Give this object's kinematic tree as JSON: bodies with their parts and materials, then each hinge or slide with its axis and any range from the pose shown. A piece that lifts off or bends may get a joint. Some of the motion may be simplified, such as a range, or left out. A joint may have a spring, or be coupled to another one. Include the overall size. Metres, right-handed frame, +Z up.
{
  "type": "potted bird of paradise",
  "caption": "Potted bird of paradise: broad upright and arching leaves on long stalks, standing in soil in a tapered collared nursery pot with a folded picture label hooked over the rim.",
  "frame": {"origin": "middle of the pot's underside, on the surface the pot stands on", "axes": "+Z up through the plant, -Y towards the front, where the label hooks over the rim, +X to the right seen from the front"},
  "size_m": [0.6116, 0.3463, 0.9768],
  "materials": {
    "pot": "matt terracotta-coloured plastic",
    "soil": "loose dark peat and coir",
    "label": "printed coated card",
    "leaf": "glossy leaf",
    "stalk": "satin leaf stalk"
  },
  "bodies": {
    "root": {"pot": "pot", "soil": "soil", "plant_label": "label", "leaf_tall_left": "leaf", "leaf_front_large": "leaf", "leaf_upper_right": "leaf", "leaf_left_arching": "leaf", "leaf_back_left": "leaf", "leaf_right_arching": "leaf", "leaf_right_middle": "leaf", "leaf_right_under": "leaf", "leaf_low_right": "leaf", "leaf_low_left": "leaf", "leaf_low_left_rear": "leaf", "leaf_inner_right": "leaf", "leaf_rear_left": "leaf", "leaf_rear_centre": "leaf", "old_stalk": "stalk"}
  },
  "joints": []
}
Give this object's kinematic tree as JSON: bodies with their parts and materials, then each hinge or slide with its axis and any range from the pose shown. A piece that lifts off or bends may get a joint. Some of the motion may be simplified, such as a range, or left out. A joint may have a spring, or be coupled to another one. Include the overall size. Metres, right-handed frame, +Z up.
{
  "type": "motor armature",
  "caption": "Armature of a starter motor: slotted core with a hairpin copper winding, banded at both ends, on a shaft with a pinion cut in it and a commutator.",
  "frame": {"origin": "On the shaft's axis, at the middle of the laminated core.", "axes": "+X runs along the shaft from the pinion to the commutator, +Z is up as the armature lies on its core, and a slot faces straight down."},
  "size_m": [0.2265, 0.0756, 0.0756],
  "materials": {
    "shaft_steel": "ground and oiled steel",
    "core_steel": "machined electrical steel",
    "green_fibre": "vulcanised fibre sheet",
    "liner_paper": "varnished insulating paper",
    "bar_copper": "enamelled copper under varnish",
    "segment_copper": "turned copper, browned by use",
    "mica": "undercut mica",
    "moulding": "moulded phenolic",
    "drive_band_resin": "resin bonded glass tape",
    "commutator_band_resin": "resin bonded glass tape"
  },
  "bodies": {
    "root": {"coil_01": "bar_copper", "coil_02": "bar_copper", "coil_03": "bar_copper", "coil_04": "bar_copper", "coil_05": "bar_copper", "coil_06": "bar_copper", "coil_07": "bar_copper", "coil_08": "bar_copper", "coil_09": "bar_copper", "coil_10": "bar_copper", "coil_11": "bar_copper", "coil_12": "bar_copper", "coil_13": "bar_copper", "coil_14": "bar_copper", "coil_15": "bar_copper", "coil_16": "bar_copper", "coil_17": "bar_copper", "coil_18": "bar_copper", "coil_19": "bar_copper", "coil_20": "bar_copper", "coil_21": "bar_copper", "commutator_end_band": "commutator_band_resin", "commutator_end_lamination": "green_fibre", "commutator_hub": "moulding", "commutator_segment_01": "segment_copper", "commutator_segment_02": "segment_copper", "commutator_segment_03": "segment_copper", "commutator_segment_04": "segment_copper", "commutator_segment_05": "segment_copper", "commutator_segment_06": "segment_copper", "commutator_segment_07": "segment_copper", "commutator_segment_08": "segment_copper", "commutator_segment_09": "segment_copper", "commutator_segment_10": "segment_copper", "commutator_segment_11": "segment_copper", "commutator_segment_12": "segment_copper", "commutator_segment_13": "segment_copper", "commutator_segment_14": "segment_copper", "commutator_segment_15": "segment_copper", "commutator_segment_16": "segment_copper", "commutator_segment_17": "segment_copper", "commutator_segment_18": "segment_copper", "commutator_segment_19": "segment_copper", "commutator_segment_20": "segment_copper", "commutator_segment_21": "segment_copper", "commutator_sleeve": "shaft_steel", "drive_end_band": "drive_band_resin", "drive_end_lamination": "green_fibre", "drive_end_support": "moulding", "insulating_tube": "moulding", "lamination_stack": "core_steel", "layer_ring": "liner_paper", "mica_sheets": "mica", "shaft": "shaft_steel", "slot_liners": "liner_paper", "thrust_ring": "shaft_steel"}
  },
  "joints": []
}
* * *
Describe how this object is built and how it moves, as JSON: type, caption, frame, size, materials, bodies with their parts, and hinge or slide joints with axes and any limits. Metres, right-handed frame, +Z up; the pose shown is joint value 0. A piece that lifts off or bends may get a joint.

[Given exercise]: Which lines above contain "type"? Show each of them.

[Task solution]:
  "type": "potted bird of paradise",
  "type": "motor armature",
Describe how this object is built and how it moves, as JSON: type, caption, frame, size, materials, bodies with their parts, and hinge or slide joints with axes and any limits. Metres, right-handed frame, +Z up; the pose shown is joint value 0. A piece that lifts off or bends may get a joint.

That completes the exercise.